Gazi Mustafa Kemal Atatürk'ün anayasasını yeterli görmeyen zihniyetin ta kendileridir.
--spoiler--
Genelkurmay Başkanı Orgeneral Rüştü Erdelhun, istiklal Savaşı kahramanlarından Ali Fuat Paşa ve Kore gazisi Tahsin Yazıcı da tutuklananlar arasındaydı.
Milli Birlik Komitesi ülke yönetimini üstlendi. 3. Ordu Komutanı Orgeneral Ragıp Gümüşpala'nın, eğer darbenin lideri kendisinden daha kıdemli değilse ordusuyla Ankara'ya yürüyüp isyancıları yakalayacağını söylemesi üzerine darbeden haberi olmayan Emekli Orgeneral Cemal Gürsel Milli Birlik Komitesi'nin başına getirildi.
Sosyal, ekonomik, kültürel hiçbir hedefi ve felsefesi yoktu. Tek amacı vardı, o da, iktidarı Cumhuriyet Halk Partisi ve onun tarihsel lideri ismet inönü'ye teslim etmekti.
Teğmen rütbesindeki genç subaylar, general rütbesindeki yaşlı başlı subaylara emir veriyor, hatta hakaret bile ediyorlardı. Beş bine yakın subayı ordudan bir çırpıda tasfiye etmişlerdi. Sert ve acımasız davranıyorlardı. Öyle davranmakla, hareketlerinin ihtilal ya da devrim özelliği kazanacaklarını sanıyorlardı.

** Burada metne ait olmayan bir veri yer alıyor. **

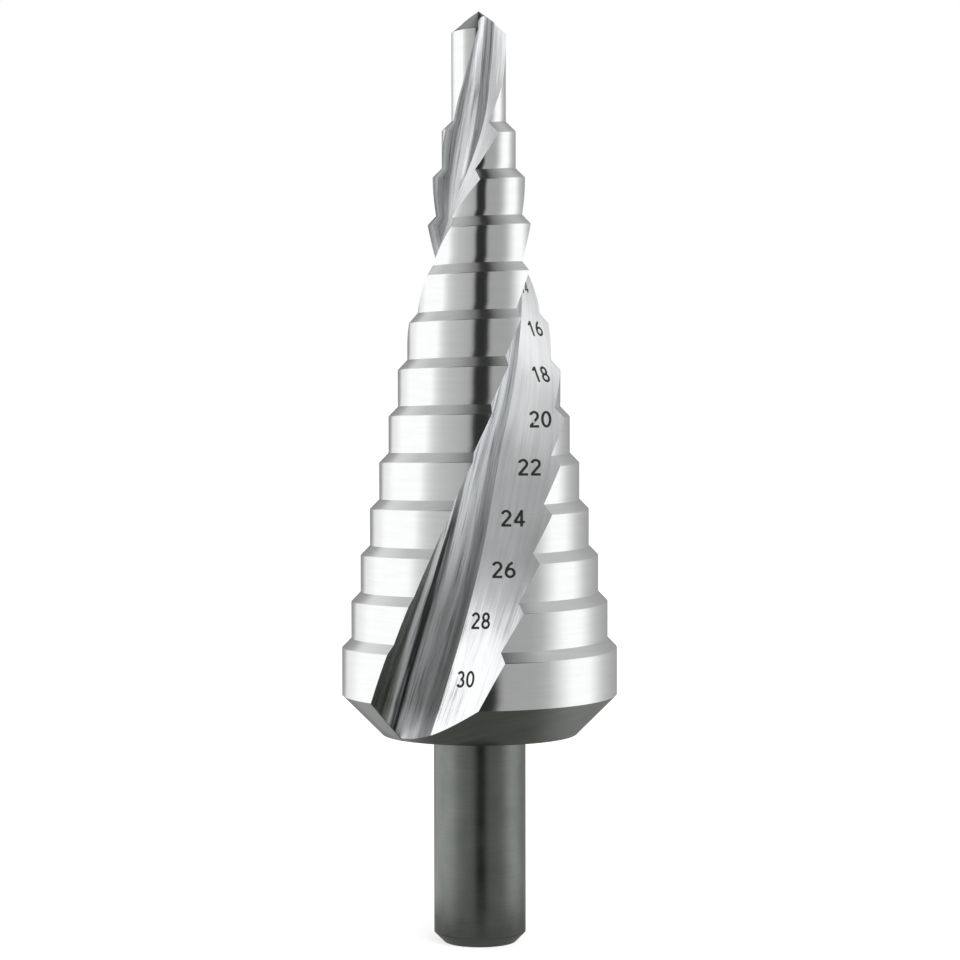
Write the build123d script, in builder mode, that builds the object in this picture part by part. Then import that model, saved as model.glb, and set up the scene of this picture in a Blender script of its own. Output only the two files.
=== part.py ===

Darbecilerin böyle davranmalarında jakobenci aydınların da rolü vardı. O aydınlar ki, General Cemal Madanoğlu, Harp Okulu'nda gözaltında tutulan Demokrat Parti mensuplarını salıvermeye başlayınca, 'Aman Paşam, siz ne yapıyorsunuz, ihtilal meşruiyetini kaybeder' diyerek karşı çıkmışlar, bu yüzden salıverilenler toplanarak tekrar Harp Okulu'na kapatılmıştı.
Hangi hareketin ihtilal ya da devrim, hangi hareketin darbe olduğunu ayıramayan veya Demokrat Parti'den acı bir şekilde öç almak isteyen o gününün jakobenci aydınları, Adnan Menderes ile iki arkadaşını darbecilere idam ettirmekten çekinmemişlerdi. Güya bu idamlar sayesinde 27 Mayıs hareketi ihtilal ya da devrim özelliği kazanacaktı.
Yakın tarihimizin en dramatik olaylarından biri olan 27 Mayıs 1960 darbesi, aradan 44 yıl geçmesine rağmen hala araştırılmaya muhtaçtır.